Keynote: J Cell Sci Ther
Type 1 diabetes (T1D) is an autoimmune disease initiated and perpetuated by T cells targeting various autoantigens expressed by insulin producing beta cells, thereby setting off a serious of immunological reactions that result in the destruction of beta cells, insulin deficiency, and hyperglycemia. Insulin treatment as standard of care is often ineffective in preventing recurrent hyperglycemic episodes with subsequent development of micro and macroangiopathic lesions and the development and progression of chronic complications. Pancreatic islet transplantation has proven effective in improving metabolic control/ quality of life and preventing severe hypoglycemia in patients with T1D. Immune rejection, however, severely limits broad application of islet transplantation, irrespective of chronic use of immunosuppression and its sequelae. Therefore, novel approaches that control rejection in the absence of chronic immunosuppression will have significant impact on the field of islet transplantation. T-cells are the primary culprit of islet graft rejection. As such, control of T cell responses has the potential to induce tolerance and treatment of T1D. T cells upregulate Fas receptor and become sensitive to Fas/FasL-mediated killing. Therefore, Fas-mediated apoptosis has great potential to serve as an effective means of inducing transplantation tolerance. Using a novel form of FasL protein with improved apoptotic activity, we have demonstrated the utility of this concept for the induction of tolerance to allogeneic as well as xenogeneic pancreatic islets in preclinical rodent experimental models.

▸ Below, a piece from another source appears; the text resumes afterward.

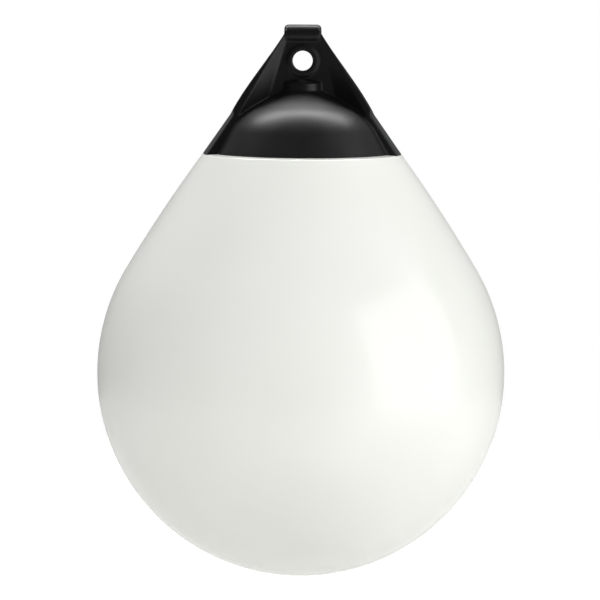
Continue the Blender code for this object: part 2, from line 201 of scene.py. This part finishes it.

Haval Shirwan is Dr. Michael and Joan Hamilton Endowed Chair in Autoimmune Disease, Professor of Microbiology and Immunology, Director of Molecular Immunomodulation Program at the Institute for Cellular Therapeutics. He conducted his Graduate studies at the University of California in Santa Barbara, CA, and Postdoctoral studies at California Institute of Technology in Pasadena, CA. He joined the University of Louisville in 1998 after holding academic appointments at various academic institutions in the United States. His research focuses on the modulation of immune system for the treatment of immune-based diseases with particular focus on type 1 diabetes, transplantation, and development of prophylactic and therapeutic vaccines against cancer and infectious diseases. He is an inventor on over a dozen of worldwide patents, widely published, organized and lectured at numerous national/international conferences, served on study sections for various federal and non-profit funding agencies, and is on the Editorial Board of a dozen of scientific journals. He is member of several national and International societies and recipient of various awards.